Perguntas e respostas
Como é perfilhada uma criança?
Se se tratar de uma mulher casada, a lei presume que o marido é o pai da criança. Se se tratar de uma união de facto ou de um namoro, o namorado ou unido de facto tem de perfilhar o bebé aquando do registo de nascimento.
E se o pai for desconhecido ou não quiser perfilhar a criança?
Nesse caso, o Ministério Público é informado do nascimento e abre um processo administrativo de averiguação da paternidade. Se chegar à identidade do progenitor, é então aberta uma investigação de paternidade, que culminará, à partida, numa decisão judicial de perfilhação.

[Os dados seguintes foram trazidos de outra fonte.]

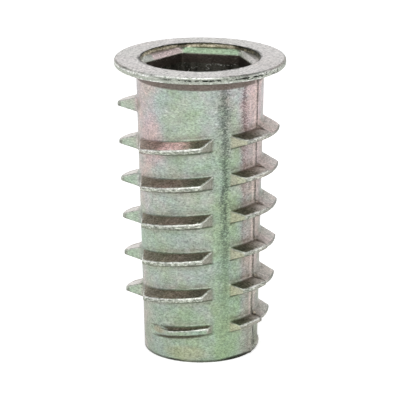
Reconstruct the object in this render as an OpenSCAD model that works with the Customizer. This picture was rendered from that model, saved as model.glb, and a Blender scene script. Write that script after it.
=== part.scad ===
// Flanged hex-drive threaded insert, die-cast in one piece of zinc alloy.
// Millimetres, +Z up. The origin is the middle of the lower end face.
// The two die halves met on the XZ plane and drew apart along Y. A thread cast
// in them can't follow a true helix: in each half a turn keeps its height along
// the draw, so it is half a ring tilted about Y, and the halves meet in a small
// step. The corners of the die cut each turn into face teeth and side teeth, and
// the front side teeth at the low end of each turn lean round on their own draw.

/* [Body] */
// Height from the lower end face to the top of the flange
total_h = 30; // [28:0.5:36]
// Outer diameter of the body just under the flange
body_d_top = 12.7; // [12.5:0.05:13.2]
// Outer diameter of the body at the lower end
body_d_bottom = 11.4; // [11.2:0.05:12]
// Chamfer round the lower end
body_chamfer = 0.1; // [0.05:0.05:0.3]

/* [Flange] */
// Diameter of the flange
flange_d = 17; // [16:0.1:20]
// Thickness of the flange
flange_h = 0.75; // [0.6:0.05:1.2]
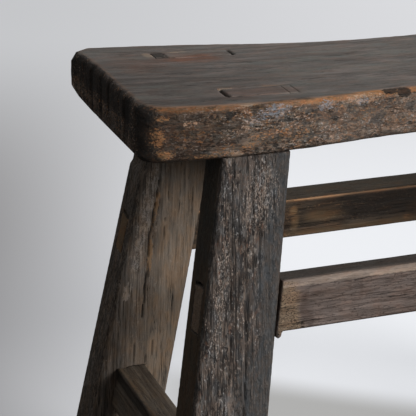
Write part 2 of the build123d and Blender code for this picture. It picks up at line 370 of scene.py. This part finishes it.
def ruddy_top(points):
    a, b = np.abs(points[:, 0]), points[:, 1] + 4 * rough(points, (30, 6, 30), 14)
    ruddy = patch(a, b, (205, 50), (44, 20)) * rise(a, 165, 195) + 0.35 * patch(a, b, (190, -62), (50, 16))
    return ruddy + 0.3 * patch(a, b, (262, 40), (30, 40))


# Flats are hewn at each end: the way that one faces, as out, back and up, and how far out it lies.
hewn_flats = (
    ((0.960, 0.278, 0.0), 320.8), ((0.856, 0.089, -0.509), 57.2), ((0.771, 0.023, -0.636), -26.0),
    ((0.744, 0.005, -0.668), -47.9), ((0.787, 0.375, 0.490), 491.3), ((0.242, 0.337, 0.910), 511.6),
)
seat = worn_copy("seat_plank", "seat", 0.0015)
points = shape_of(seat)
which_end = np.where(points[:, 0] > 0, 1, -1)
for (out, back, up), distance in hewn_flats:
    beyond = points @ np.array((0, back, up)) + np.abs(points[:, 0]) * out - distance
    beyond = np.maximum(0, beyond + 0.5 * rough(points, (9, 9, 9), 9) * (points[:, 0] > 0))
    points[:, 0] -= beyond * out * which_end
    points[:, 1] -= beyond * back
    points[:, 2] -= beyond * up
give_shape(seat, points)

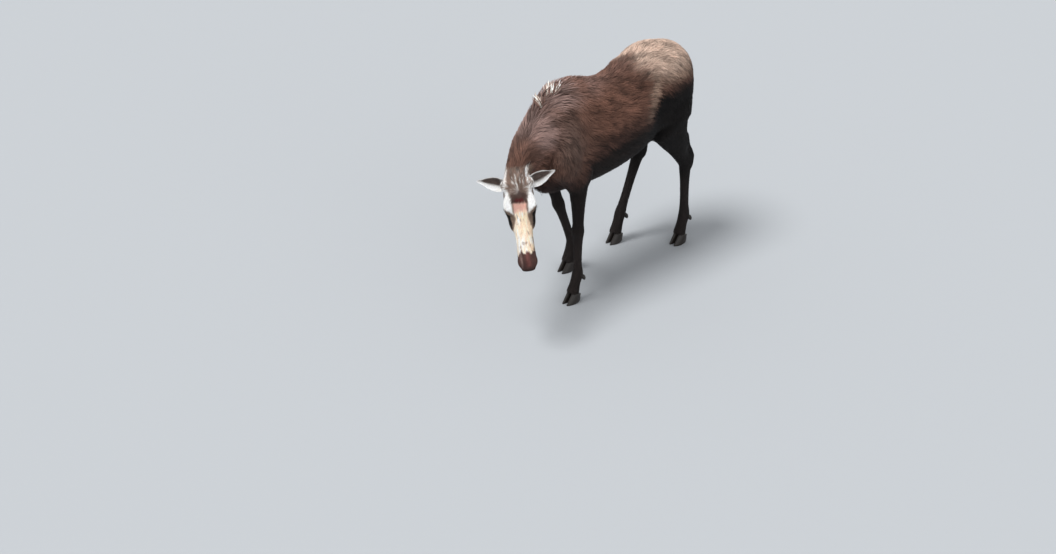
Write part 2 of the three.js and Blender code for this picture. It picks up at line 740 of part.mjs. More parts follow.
// The dewclaws hang behind the fetlock, each a blunt cone that points down and back.
const DEWCLAW_PROFILE = [[0, 0], [9, 3], [17, 22], [16, 46], [0, 66]]; // radius, and distance from the tip
const DEWCLAW_TIP = [24, 56, -64]; // from the fetlock
const DEWCLAW_LEAN = 28; // degrees
function dewclaw(leg, side) {
  const [x, y, z] = add(leg.joints[2], mirror(DEWCLAW_TIP, side));
  const profile = DEWCLAW_PROFILE.map(([radius, height]) => new THREE.Vector2(radius, height));
  const cone = new THREE.LatheGeometry(profile, 6).rotateX(Math.PI / 2 + radians(DEWCLAW_LEAN));
  return solidOf(cone.translate(x, y, z));
}

function footSolids(name, leg) {
  const { point, normal } = coronet(leg);
  const joint = add(leg.joints[1], [0, 0, leg.pair === "fore" ? 62 : 66]);
  const [top] = leg.joints;
  const low = [top[0] - 220, top[1] - 320, joint[2] - 90];
  const high = [top[0] + 220, top[1] + 400, LEG_BOXES[leg.pair][1].high[2] + 70];
  const [upper] = part(netSolid(bodyField, low, high, UPPER_LEG_CELL), joint, JOINT_CUT[leg.pair]);
  const mass = legSweep(leg);
  const places = evenly(12, mass.frames.length - 1, 12);
  const thin = raySolid(mass, bodyField, places, LEG_SIDES);
  const [, underJoint] = part(thin, joint, JOINT_CUT[leg.pair]);
  const [lower] = part(underJoint, point, normal);
  const upperName = leg.pair === "fore" ? "forearm" : "gaskin";
  const made = [
    [`${name}_${upperName}`, upper.intersect(legBox(leg, 0)), "coat"],
    [`${name}_cannon`, lower, "leg_coat"],
  ];
  const outwards = Math.sign(leg.joints[0][0]);
  for (const [word, side] of [["outer", outwards], ["inner", -outwards]]) {
    const [, below] = part(claw(leg, side), point, normal);
    made.push([`${name}_hoof_${word}`, below, "horn"]);
    made.push([`${name}_dewclaw_${word}`, apart(dewclaw(leg, side), lower), "horn"]);
  }
  return made;
}

// ---------------------------------------------------------------- finishes
const finish = (color, roughness) => new THREE.MeshStandardMaterial({ color, roughness, metalness: 0 });
const FINISHES = {
  coat: finish(0x4a3428, 0.9), // brown coat
  leg_coat: finish(0x241a17, 0.85), // near-black coat of the lower legs
  face_coat: finish(0x9a7f66, 0.85), // pale face
  ear_coat: finish(0xb9ab9b, 0.85), // pale ears
  horn: finish(0x1f1b19, 0.55), // hooves and dewclaws
  eye: finish(0x120b08, 0.12), // wet dark eye
};

// ---------------------------------------------------------------- the group
const solids = [
  ["trunk", trunk, "coat"],
  ["neck", neck, "coat"],
  ["head", head, "face_coat"],
  ["eye_left", eyeBall(LEFT, EYE_RADIUS), "eye"],
  ["eye_right", eyeBall(RIGHT, EYE_RADIUS), "eye"],
  ["ear_left", apart(earSolid(LEFT), head, neck, trunk), "ear_coat"],
  ["ear_right", apart(earSolid(RIGHT), head, neck, trunk), "ear_coat"],
  ["tail", apart(ownSolid(tailSweep, 8), trunk), "coat"],
  ["bell", apart(ownSolid(bellSweep, 6), head, neck), "coat"],
  ...Object.entries(LEGS).flatMap(([name, leg]) => footSolids(name, leg)),
];

const body = new THREE.Group();
for (const [name, solid, slot] of solids) body.add(meshOf(name, solid, FINISHES[slot]));

// The origin is under the middle of the outline.
const outline = new THREE.Box3().setFromObject(body);
const middle = outline.getCenter(new THREE.Vector3());
body.position.set(-middle.x, -middle.y, -outline.min.z);
const moose = new THREE.Group();
moose.add(body);

export default moose;
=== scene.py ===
from math import cos, pi, radians, sin, tan

import bpy
import numpy as np
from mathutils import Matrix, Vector
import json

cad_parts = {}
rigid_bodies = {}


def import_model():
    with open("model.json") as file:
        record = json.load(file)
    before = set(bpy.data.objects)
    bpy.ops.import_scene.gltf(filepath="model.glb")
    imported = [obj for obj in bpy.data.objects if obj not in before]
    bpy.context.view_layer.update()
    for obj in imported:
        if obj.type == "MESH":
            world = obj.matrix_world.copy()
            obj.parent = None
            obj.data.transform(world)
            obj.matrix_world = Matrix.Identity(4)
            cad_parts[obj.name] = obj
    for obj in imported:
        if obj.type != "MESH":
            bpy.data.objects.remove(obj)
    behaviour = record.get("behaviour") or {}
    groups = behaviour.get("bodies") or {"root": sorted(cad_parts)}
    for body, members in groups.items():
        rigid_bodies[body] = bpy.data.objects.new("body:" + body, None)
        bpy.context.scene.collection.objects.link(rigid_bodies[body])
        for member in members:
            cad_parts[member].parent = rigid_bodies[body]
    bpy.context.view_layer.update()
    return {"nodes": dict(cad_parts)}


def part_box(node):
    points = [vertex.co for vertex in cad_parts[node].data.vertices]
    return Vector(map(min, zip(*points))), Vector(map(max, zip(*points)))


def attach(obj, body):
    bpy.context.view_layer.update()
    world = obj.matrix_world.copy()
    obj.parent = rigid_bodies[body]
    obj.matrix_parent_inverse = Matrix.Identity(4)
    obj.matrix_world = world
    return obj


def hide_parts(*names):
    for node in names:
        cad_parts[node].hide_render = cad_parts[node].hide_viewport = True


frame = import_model()

# %% [markdown]
# ## Where the head is, and how the body lines up with the solids
# An animal is easiest to measure along its own parts: so far down the face, so far to the side. We measure
# the body in millimetres from a point on the floor under its middle, with -Y ahead and +X to its left, and
# we give the head three directions of its own. The solids may stand somewhere else, so the eye's box tells
# us how far to shift what we measured.
# %% Directions of the head, and the shift to the solids
MM = 0.001
HEAD_TURN = radians(57.5)  # to her left, from the line of the body
HEAD_DROP = radians(55)  # below level
HEAD_ROLL = radians(12)  # round the line of the face
POLL = np.array([106.0, -1012.0, 1247.0])  # where the line of the head begins, between the ears
EYE_PLACE = (272, 104, 38)  # down the face, to the side, and out of the forehead
UP = np.array([0.0, 0.0, 1.0])
AHEAD = np.array([0.0, -1.0, 0.0])


def unit(vectors):
    vectors = np.asarray(vectors, float)
    return vectors / np.maximum(np.linalg.norm(vectors, axis=-1, keepdims=True), 1e-9)


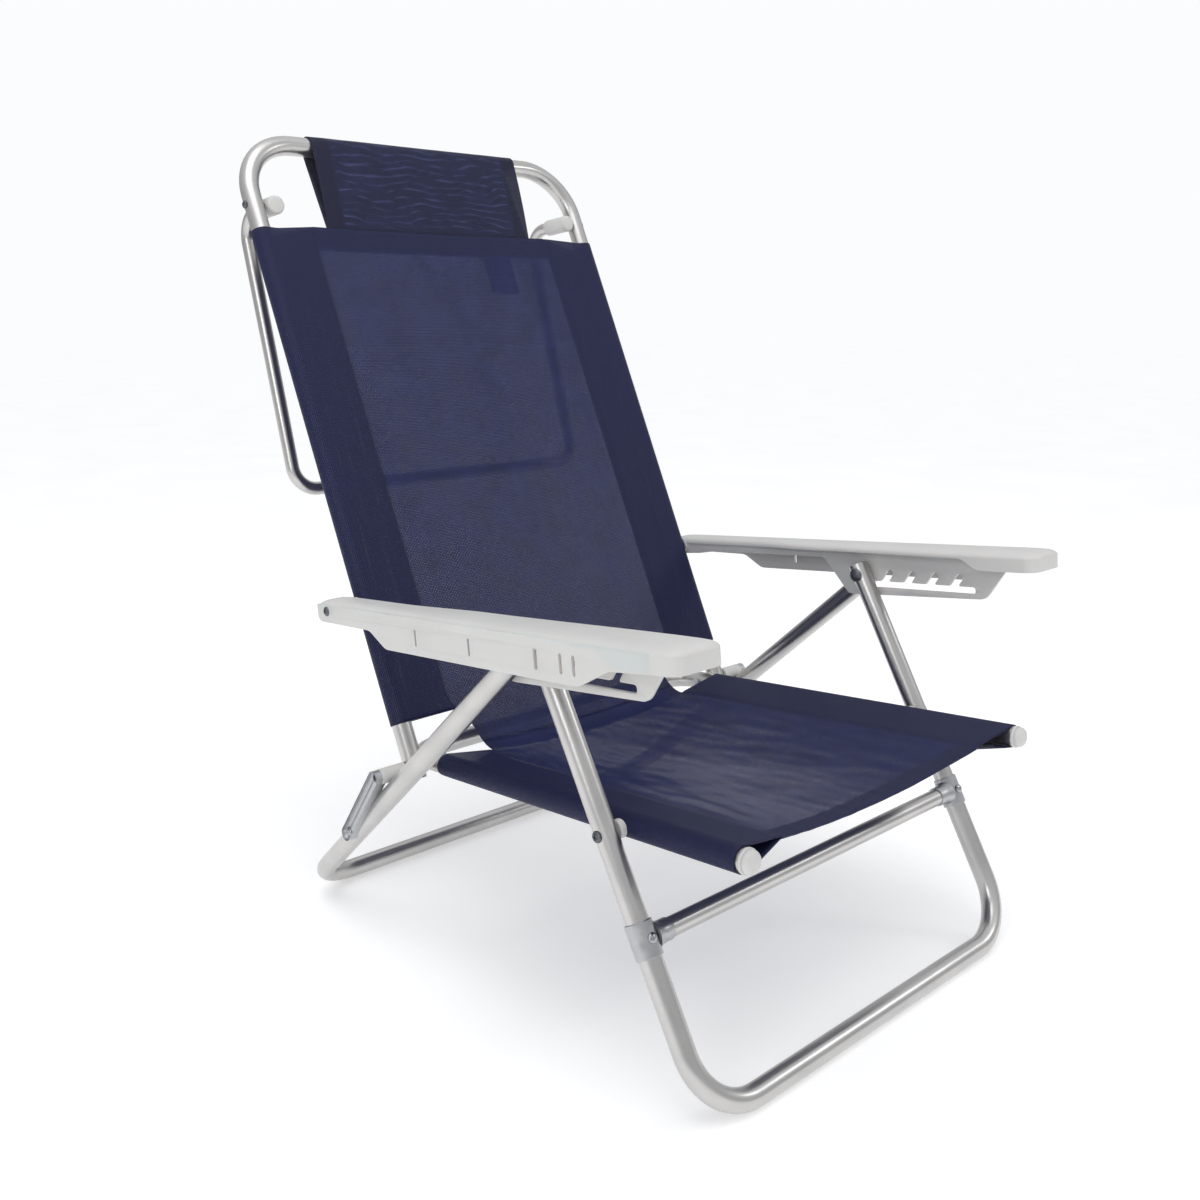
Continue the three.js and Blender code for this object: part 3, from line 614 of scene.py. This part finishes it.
inner_head = front_half - tube_r - gap
pin_inner = turned(
    "pin_button",
    [(inner_head - 0.0036, 0.0012), (inner_head - 0.0034, 0.0044), (inner_head - 0.0020, 0.0072),
     (inner_head - 0.0006, 0.0080), (inner_head, 0.0078), (inner_head, pin_r), (pin_inner_end, pin_r)],
    pin, (1, 0, 0),
)
fit_pair(pin_inner, "armrest_pin_inner", blackened, "front_legs")

# Side links: flat aluminium bars with round ends, punched at both ends. Each holds its rear leg
# to the rear pivot.
link_r = 0.008
link_way = (link_foot - back_pivot).normalized()
bpy.ops.object.select_all(action="DESELECT")
bpy.ops.mesh.primitive_cube_add(size=1, location=(0, 0, 0))
link = bpy.context.object
link.name = "side_link"
link_span = (link_foot - back_pivot).length
link.scale = (link_t, 2 * link_r, link_span + 2 * link_r)
bpy.ops.object.transform_apply()
bpy.ops.object.mode_set(mode="EDIT")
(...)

Até quando pode ser impugnada a paternidade/ /maternidade?
A mãe tem três anos após o nascimento da criança e o marido três anos após ter tido conhecimento de que não é o pai. Já o filho pode impugnar até uma década após a emancipação legal, ou seja, até aos 26 ou 28 anos.
E se só souber mais tarde que o pai/mãe não é biológico/a?
A lei confere então mais três anos a contar da data em que tomou conhecimento do registo errado. Mas, para ganhar em tribunal, tem de conseguir demonstrar que nunca soube de nada antes, o que dificulta o sucesso da impugnação.
Estes prazos são consensuais?
Não, sobretudo no caso dos filhos, existindo quem defenda que não deve haver qualquer limite de idade. Em confronto, estão o direito à identidade biológica e o princípio da segurança jurídica.